→ **WHAT IS EXPECTED**
Quote the whole listing word for word, please.

>> BEGIN GIVEN DATA

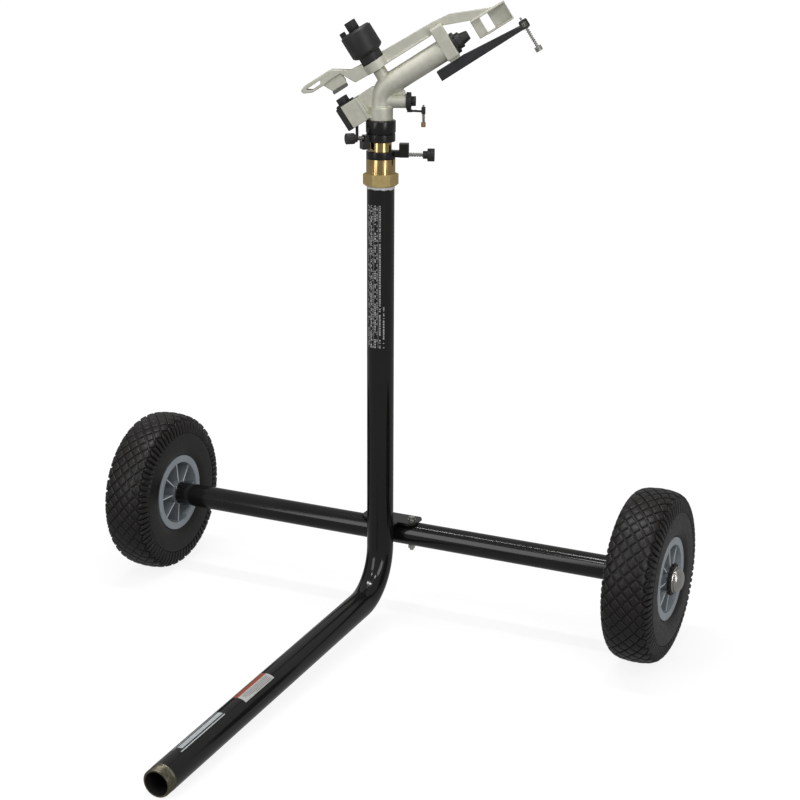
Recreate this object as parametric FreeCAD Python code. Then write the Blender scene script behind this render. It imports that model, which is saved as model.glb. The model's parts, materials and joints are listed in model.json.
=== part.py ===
"""Impact sprinkler gun on a two-wheeled pipe stand, as separate pieces.

Millimetres. +Z is up and z = 0 is the ground. The axle lies along X, the supply leg points to -Y,
and the origin is the middle of the bounding box at the ground.
"""
import FreeCAD, Part
import math
import os

os.makedirs("parts", exist_ok=True)

V = FreeCAD.Vector
X_AXIS = V(1, 0, 0)
Y_AXIS = V(0, 1, 0)
Z_AXIS = V(0, 0, 1)
ORIGIN = V(0, 0, 0)

# ---------------------------------------------------------------- stand
PIPE_R = 21.1            # 1 1/4 inch steel pipe
PIPE_BORE_R = 17.55
THREAD_R = 20.8          # male pipe thread, over its crests
THREAD_LENGTH = 17.0
AXLE_R = 19.05           # 1 1/2 inch axle tube
AXLE_BORE_R = 16.55
AXLE_HALF_LENGTH = 400.0
TYRE_R = 134.3
WHEEL_PLANE = 438.3      # from the middle of the axle to the middle of a wheel
RISER_AHEAD = 41.0       # riser axis ahead of the axle
LEG_REACH = 706.9        # axle to the middle of the leg's end
LEG_SLOPE = math.radians(2.41)
BEND_R = 78.0
PIPE_TOP = 722.0
TAPE_BOTTOM = 700.0

LEG_END_Z = THREAD_R * math.cos(LEG_SLOPE)
LEG_FRONT = LEG_REACH + THREAD_R * math.sin(LEG_SLOPE)
AXLE_Y = (LEG_FRONT - TYRE_R) / 2
RISER_Y = AXLE_Y - RISER_AHEAD
LEG_END_Y = AXLE_Y - LEG_REACH

PLATE_HALF_X = 48.0
PLATE_HALF_Y = 19.0
PLATE_THICK = 4.0
PLATE_BOTTOM = TYRE_R + AXLE_R
PLATE_TOP = PLATE_BOTTOM + PLATE_THICK
BOLT_X = 37.0
BOLT_R = 3.0
BOLT_FLATS = 10.0
BOLT_END = TYRE_R - AXLE_R - 9.0
WASHER_THICK = 1.4

# ---------------------------------------------------------------- wheels
TYRE_HALF_WIDTH = 39.0
RIM_HALF_WIDTH = 34.8
RIM_FLANGE_R = 64.6
RIM_INNER_R = 52.5
RIM_SEAT_R = 56.0
RIM_FLANGE_THICK = 3.6
HUB_R = 20.5
HUB_HALF_LENGTH = 35.1
RIB_COUNT = 8
RIB_THICK = 2.4
RIB_OUTER_TOP = 30.0       # rib's height above the wheel's middle plane at the ring
RIB_HUB_TOP = 33.0         # the same at the hub
RIM_WEB_HALF = 3.0
BEARING_R = 17.5
BEARING_WIDTH = 11.0
SPINDLE_R = 8.0
RUNNING_FIT = 0.06       # radial play of everything that turns on a shaft
SPINDLE_END = 488.0
HUB_RING_TEETH = 16
CAP_R = 20.0
CAP_HEIGHT = 54.0        # top of the dome, from the wheel's middle plane

# ---------------------------------------------------------------- swivel bearing and trip collars
SLEEVE_FLATS = 47.0
SLEEVE_HEX_TURN = 6.0
SLEEVE_HEX_Z = (707.0, 725.5)
SLEEVE_BIG_R = 22.2
SLEEVE_BIG_TOP = 748.0
SLEEVE_SMALL_R = 16.6
SLEEVE_TOP = 785.0
SHOULDER_Z = 728.1
BEARING_TUBE_R = 13.0
WATER_R = 10.5
COLLAR_R = 22.1
LOWER_COLLAR_Z = (748.5, 759.5)
UPPER_COLLAR_Z = (774.0, 785.5)
UPPER_COLLAR_TURN = 205.0    # direction of the upper stop, from the barrel's heading
LOWER_SCREW_Z = 754.0
UPPER_SCREW_Z = 780.0
SCREW_R = 2.0
LOWER_KNOB = (63.8, 70.6, 81.3, 9.8)     # stem start, knob start, knob end, knob radius
UPPER_KNOB = (38.8, 43.0, 55.5, 8.3)
COVER_R = 22.7
COVER_Z = (786.0, 805.6)

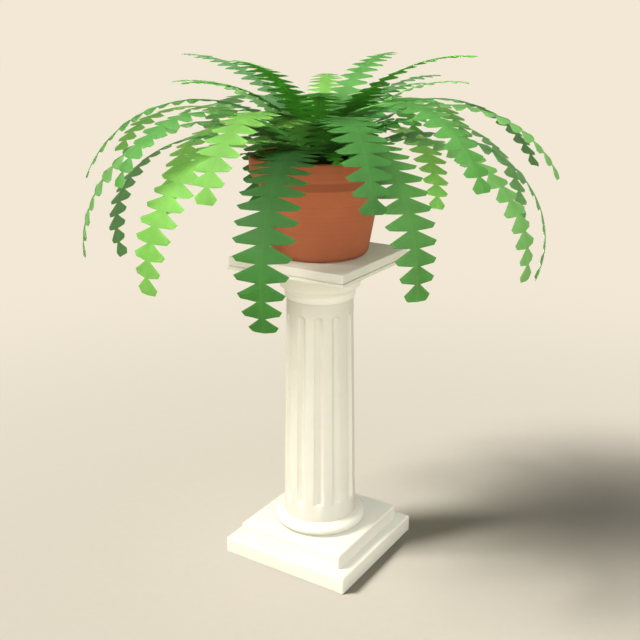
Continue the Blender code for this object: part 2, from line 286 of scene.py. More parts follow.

>> END GIVEN DATA

→ **COMPLETED EXERCISE**
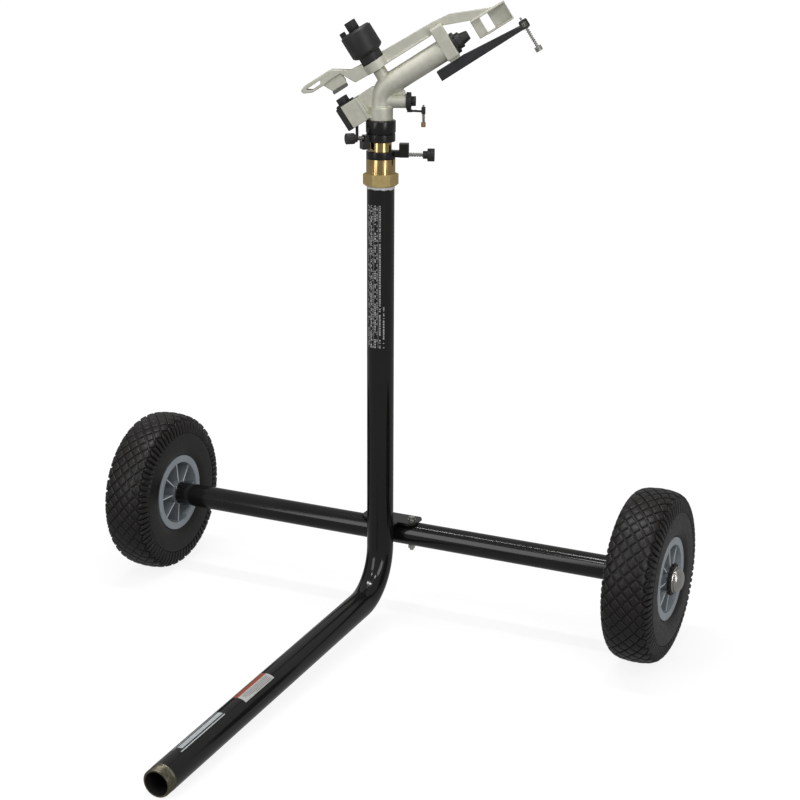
Recreate this object as parametric FreeCAD Python code. Then write the Blender scene script behind this render. It imports that model, which is saved as model.glb. The model's parts, materials and joints are listed in model.json.
=== part.py ===
"""Impact sprinkler gun on a two-wheeled pipe stand, as separate pieces.

Millimetres. +Z is up and z = 0 is the ground. The axle lies along X, the supply leg points to -Y,
and the origin is the middle of the bounding box at the ground.
"""
import FreeCAD, Part
import math
import os

os.makedirs("parts", exist_ok=True)

V = FreeCAD.Vector
X_AXIS = V(1, 0, 0)
Y_AXIS = V(0, 1, 0)
Z_AXIS = V(0, 0, 1)
ORIGIN = V(0, 0, 0)

# ---------------------------------------------------------------- stand
PIPE_R = 21.1            # 1 1/4 inch steel pipe
PIPE_BORE_R = 17.55
THREAD_R = 20.8          # male pipe thread, over its crests
THREAD_LENGTH = 17.0
AXLE_R = 19.05           # 1 1/2 inch axle tube
AXLE_BORE_R = 16.55
AXLE_HALF_LENGTH = 400.0
TYRE_R = 134.3
WHEEL_PLANE = 438.3      # from the middle of the axle to the middle of a wheel
RISER_AHEAD = 41.0       # riser axis ahead of the axle
LEG_REACH = 706.9        # axle to the middle of the leg's end
LEG_SLOPE = math.radians(2.41)
BEND_R = 78.0
PIPE_TOP = 722.0
TAPE_BOTTOM = 700.0

LEG_END_Z = THREAD_R * math.cos(LEG_SLOPE)
LEG_FRONT = LEG_REACH + THREAD_R * math.sin(LEG_SLOPE)
AXLE_Y = (LEG_FRONT - TYRE_R) / 2
RISER_Y = AXLE_Y - RISER_AHEAD
LEG_END_Y = AXLE_Y - LEG_REACH

PLATE_HALF_X = 48.0
PLATE_HALF_Y = 19.0
PLATE_THICK = 4.0
PLATE_BOTTOM = TYRE_R + AXLE_R
PLATE_TOP = PLATE_BOTTOM + PLATE_THICK
BOLT_X = 37.0
BOLT_R = 3.0
BOLT_FLATS = 10.0
BOLT_END = TYRE_R - AXLE_R - 9.0
WASHER_THICK = 1.4

# ---------------------------------------------------------------- wheels
TYRE_HALF_WIDTH = 39.0
RIM_HALF_WIDTH = 34.8
RIM_FLANGE_R = 64.6
RIM_INNER_R = 52.5
RIM_SEAT_R = 56.0
RIM_FLANGE_THICK = 3.6
HUB_R = 20.5
HUB_HALF_LENGTH = 35.1
RIB_COUNT = 8
RIB_THICK = 2.4
RIB_OUTER_TOP = 30.0       # rib's height above the wheel's middle plane at the ring
RIB_HUB_TOP = 33.0         # the same at the hub
RIM_WEB_HALF = 3.0
BEARING_R = 17.5
BEARING_WIDTH = 11.0
SPINDLE_R = 8.0
RUNNING_FIT = 0.06       # radial play of everything that turns on a shaft
SPINDLE_END = 488.0
HUB_RING_TEETH = 16
CAP_R = 20.0
CAP_HEIGHT = 54.0        # top of the dome, from the wheel's middle plane

# ---------------------------------------------------------------- swivel bearing and trip collars
SLEEVE_FLATS = 47.0
SLEEVE_HEX_TURN = 6.0
SLEEVE_HEX_Z = (707.0, 725.5)
SLEEVE_BIG_R = 22.2
SLEEVE_BIG_TOP = 748.0
SLEEVE_SMALL_R = 16.6
SLEEVE_TOP = 785.0
SHOULDER_Z = 728.1
BEARING_TUBE_R = 13.0
WATER_R = 10.5
COLLAR_R = 22.1
LOWER_COLLAR_Z = (748.5, 759.5)
UPPER_COLLAR_Z = (774.0, 785.5)
UPPER_COLLAR_TURN = 205.0    # direction of the upper stop, from the barrel's heading
LOWER_SCREW_Z = 754.0
UPPER_SCREW_Z = 780.0
SCREW_R = 2.0
LOWER_KNOB = (63.8, 70.6, 81.3, 9.8)     # stem start, knob start, knob end, knob radius
UPPER_KNOB = (38.8, 43.0, 55.5, 8.3)
COVER_R = 22.7
COVER_Z = (786.0, 805.6)

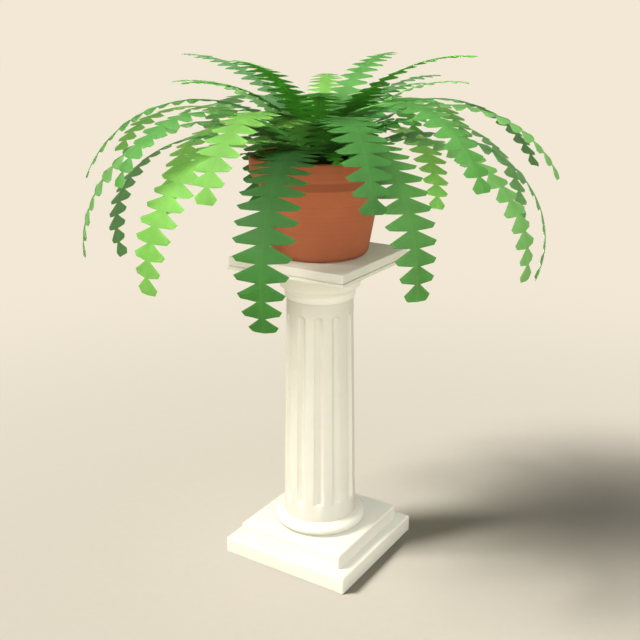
Continue the Blender code for this object: part 2, from line 286 of scene.py. More parts follow.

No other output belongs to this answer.